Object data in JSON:
⟨

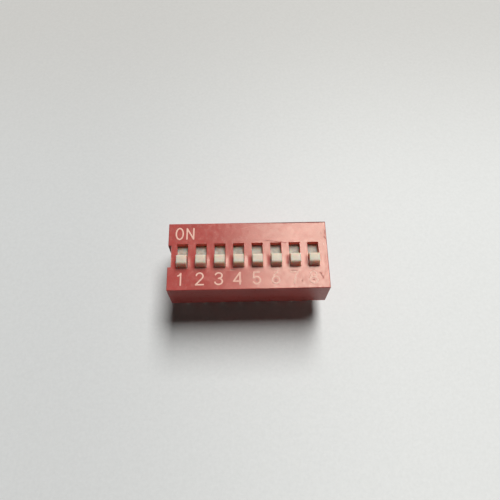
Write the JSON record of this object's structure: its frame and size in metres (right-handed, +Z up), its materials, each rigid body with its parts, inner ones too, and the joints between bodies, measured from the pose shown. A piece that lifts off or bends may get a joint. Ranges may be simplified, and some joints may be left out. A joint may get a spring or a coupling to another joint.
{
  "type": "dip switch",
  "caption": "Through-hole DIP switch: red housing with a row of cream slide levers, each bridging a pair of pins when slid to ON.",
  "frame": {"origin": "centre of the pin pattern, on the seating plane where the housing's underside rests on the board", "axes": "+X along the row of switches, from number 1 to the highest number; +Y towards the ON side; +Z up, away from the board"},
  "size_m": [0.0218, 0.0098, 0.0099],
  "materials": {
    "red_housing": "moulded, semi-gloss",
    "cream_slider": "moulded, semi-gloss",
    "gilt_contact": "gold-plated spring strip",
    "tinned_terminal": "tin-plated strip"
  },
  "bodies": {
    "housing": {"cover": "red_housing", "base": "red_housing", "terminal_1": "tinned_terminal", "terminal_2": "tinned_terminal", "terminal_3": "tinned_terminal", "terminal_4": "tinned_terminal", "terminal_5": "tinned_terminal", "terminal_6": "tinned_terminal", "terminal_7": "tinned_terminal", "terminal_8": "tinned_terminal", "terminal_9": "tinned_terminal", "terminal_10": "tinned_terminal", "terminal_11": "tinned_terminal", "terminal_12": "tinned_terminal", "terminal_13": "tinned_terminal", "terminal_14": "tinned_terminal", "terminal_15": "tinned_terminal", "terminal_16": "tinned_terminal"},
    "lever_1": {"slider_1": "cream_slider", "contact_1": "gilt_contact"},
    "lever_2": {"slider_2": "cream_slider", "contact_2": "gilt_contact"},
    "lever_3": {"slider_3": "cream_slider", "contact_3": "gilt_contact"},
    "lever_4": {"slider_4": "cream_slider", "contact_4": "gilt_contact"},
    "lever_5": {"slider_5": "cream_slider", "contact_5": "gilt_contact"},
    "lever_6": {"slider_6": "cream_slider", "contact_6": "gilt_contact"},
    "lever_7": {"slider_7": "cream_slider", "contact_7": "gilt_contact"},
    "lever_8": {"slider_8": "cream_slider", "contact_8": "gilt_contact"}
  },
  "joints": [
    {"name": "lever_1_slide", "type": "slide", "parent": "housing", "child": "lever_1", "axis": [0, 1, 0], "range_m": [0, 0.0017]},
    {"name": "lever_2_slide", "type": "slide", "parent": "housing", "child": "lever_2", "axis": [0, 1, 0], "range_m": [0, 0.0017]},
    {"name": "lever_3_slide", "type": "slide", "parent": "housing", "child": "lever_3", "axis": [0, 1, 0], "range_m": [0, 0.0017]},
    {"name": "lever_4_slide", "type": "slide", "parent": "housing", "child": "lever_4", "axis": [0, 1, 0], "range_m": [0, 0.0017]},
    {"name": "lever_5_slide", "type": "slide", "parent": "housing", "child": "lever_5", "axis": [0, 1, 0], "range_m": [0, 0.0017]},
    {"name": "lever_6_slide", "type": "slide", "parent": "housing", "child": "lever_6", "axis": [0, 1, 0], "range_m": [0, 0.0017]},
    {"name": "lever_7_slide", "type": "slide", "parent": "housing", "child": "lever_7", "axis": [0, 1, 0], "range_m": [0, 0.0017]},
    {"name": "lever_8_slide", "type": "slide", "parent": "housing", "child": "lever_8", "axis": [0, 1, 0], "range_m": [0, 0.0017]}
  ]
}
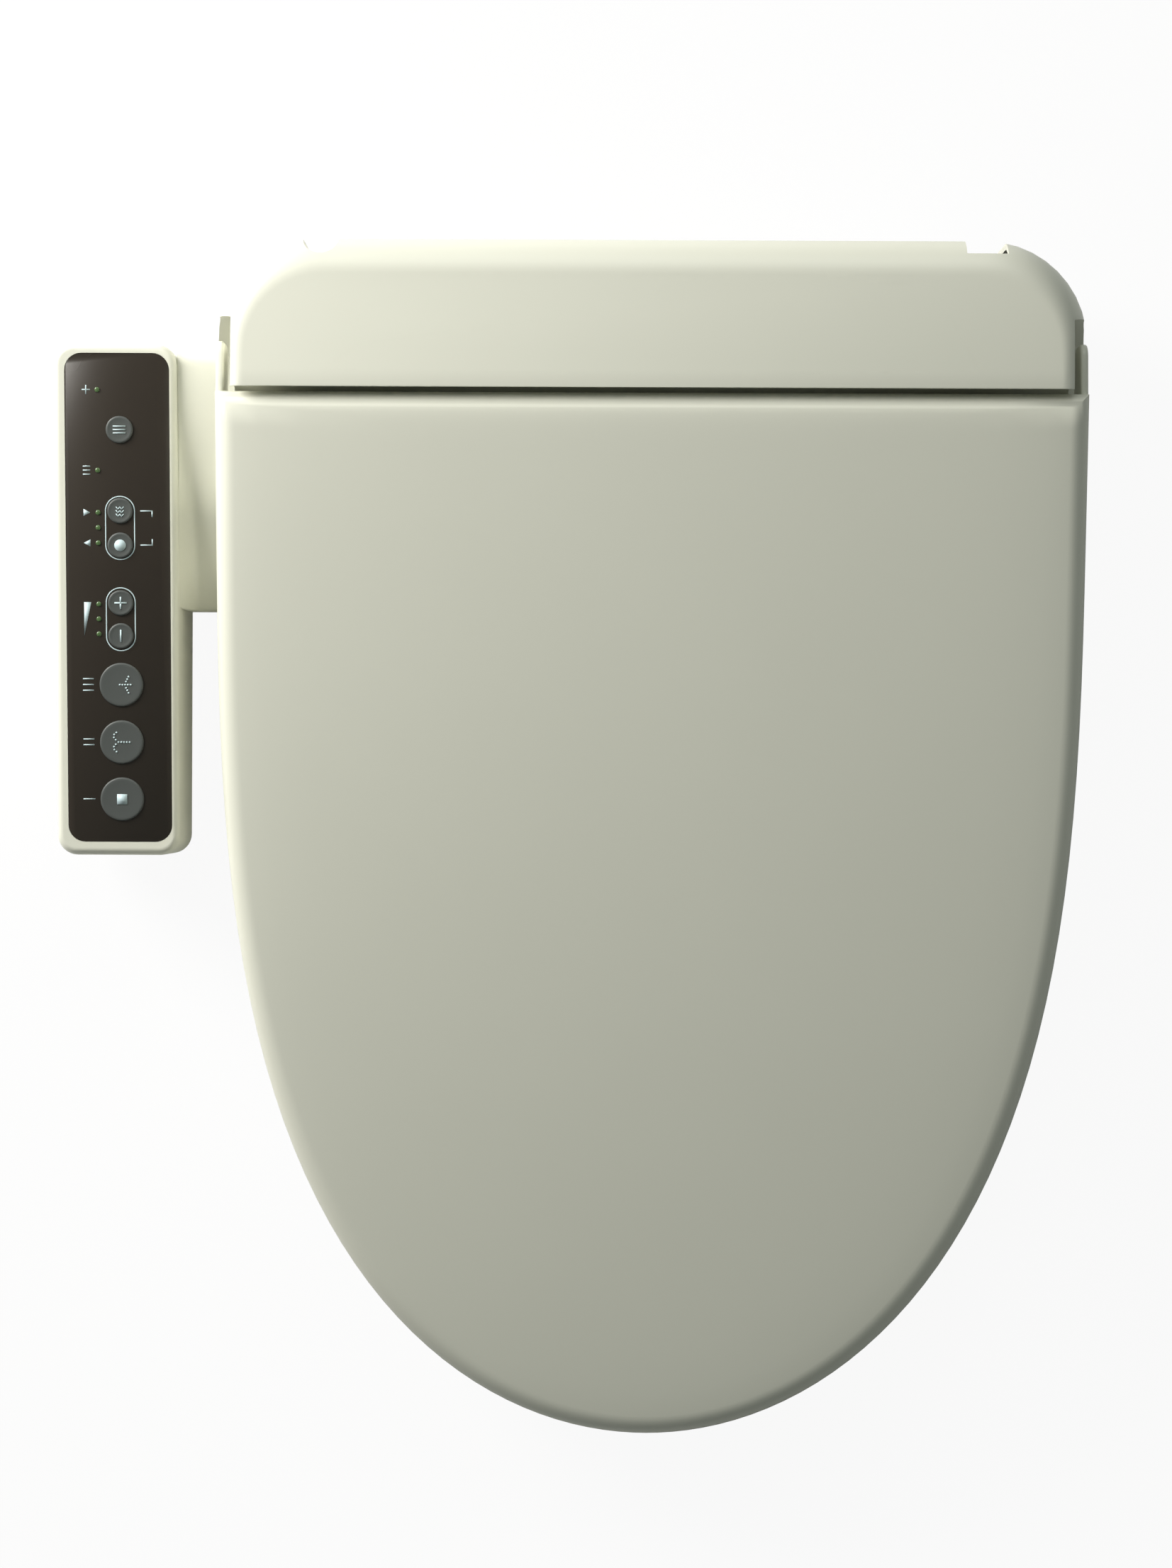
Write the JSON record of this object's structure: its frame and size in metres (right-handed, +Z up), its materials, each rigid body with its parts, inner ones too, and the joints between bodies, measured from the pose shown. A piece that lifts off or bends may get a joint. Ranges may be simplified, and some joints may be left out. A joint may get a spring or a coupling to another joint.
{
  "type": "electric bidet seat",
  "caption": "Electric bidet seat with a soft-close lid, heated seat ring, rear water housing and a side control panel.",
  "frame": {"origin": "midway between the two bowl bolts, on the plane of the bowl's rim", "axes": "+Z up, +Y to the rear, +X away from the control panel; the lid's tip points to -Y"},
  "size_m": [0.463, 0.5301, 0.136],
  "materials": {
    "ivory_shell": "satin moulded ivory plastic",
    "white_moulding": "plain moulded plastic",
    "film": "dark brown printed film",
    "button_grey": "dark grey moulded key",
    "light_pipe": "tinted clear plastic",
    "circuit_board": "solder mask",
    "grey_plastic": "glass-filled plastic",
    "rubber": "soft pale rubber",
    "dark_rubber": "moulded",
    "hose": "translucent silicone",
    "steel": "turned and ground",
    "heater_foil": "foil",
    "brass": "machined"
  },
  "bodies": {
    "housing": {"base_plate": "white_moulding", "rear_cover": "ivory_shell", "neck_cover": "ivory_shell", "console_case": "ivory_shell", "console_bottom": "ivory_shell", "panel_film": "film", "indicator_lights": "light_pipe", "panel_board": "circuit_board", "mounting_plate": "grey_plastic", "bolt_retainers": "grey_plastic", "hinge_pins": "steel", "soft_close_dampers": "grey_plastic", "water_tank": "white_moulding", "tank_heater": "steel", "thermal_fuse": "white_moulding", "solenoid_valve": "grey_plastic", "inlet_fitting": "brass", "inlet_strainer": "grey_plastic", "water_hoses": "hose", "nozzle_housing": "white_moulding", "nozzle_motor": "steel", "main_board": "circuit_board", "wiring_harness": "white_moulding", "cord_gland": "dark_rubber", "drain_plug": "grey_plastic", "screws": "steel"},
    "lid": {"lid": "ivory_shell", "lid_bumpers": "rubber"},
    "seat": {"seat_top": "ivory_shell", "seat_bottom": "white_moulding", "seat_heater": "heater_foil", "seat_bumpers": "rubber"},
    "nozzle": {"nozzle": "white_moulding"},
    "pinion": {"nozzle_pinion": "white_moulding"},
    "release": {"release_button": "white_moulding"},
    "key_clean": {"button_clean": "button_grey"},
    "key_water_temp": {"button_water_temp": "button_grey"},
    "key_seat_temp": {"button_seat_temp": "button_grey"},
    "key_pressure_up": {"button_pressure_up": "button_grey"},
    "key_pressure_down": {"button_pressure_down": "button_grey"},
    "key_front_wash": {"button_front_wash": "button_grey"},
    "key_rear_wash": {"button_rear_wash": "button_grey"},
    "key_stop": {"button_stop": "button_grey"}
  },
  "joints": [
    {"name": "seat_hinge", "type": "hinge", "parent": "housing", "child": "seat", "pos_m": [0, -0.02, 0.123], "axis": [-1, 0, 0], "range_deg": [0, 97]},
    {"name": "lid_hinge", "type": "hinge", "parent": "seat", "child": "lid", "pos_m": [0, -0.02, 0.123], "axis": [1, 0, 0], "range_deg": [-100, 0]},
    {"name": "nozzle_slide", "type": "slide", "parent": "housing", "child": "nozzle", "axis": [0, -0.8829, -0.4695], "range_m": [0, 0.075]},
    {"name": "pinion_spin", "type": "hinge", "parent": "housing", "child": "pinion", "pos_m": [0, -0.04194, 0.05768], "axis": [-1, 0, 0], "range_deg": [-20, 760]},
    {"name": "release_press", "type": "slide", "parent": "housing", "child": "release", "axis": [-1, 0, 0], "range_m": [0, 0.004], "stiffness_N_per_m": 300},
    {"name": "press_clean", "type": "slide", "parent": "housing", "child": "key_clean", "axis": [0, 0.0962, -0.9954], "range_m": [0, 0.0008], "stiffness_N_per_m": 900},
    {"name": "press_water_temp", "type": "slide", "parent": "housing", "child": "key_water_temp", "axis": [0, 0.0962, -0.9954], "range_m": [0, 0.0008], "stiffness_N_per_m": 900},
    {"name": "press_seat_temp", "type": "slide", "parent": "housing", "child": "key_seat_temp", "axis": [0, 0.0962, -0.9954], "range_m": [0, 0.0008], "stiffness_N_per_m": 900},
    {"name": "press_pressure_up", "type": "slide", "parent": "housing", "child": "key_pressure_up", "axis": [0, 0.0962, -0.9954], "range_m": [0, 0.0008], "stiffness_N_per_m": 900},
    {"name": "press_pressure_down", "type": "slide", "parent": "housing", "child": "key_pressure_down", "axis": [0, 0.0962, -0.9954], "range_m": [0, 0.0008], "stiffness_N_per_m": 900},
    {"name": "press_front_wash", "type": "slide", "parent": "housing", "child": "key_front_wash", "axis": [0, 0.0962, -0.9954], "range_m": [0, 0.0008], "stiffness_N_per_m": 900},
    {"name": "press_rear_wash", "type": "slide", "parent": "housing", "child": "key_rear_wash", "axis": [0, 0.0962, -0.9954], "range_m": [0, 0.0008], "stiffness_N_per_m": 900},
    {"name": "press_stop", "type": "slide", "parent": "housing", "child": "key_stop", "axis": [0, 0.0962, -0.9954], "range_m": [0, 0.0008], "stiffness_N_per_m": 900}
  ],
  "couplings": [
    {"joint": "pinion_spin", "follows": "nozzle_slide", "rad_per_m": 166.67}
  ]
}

⟩

Objective -
Look for the word "frame" and return every line where it occurs.

Output of the exercise -
Write the JSON record of this object's structure: its frame and size in metres (right-handed, +Z up), its materials, each rigid body with its parts, inner ones too, and the joints between bodies, measured from the pose shown. A piece that lifts off or bends may get a joint. Ranges may be simplified, and some joints may be left out. A joint may get a spring or a coupling to another joint.
  "frame": {"origin": "centre of the pin pattern, on the seating plane where the housing's underside rests on the board", "axes": "+X along the row of switches, from number 1 to the highest number; +Y towards the ON side; +Z up, away from the board"},
Write the JSON record of this object's structure: its frame and size in metres (right-handed, +Z up), its materials, each rigid body with its parts, inner ones too, and the joints between bodies, measured from the pose shown. A piece that lifts off or bends may get a joint. Ranges may be simplified, and some joints may be left out. A joint may get a spring or a coupling to another joint.
  "frame": {"origin": "midway between the two bowl bolts, on the plane of the bowl's rim", "axes": "+Z up, +Y to the rear, +X away from the control panel; the lid's tip points to -Y"},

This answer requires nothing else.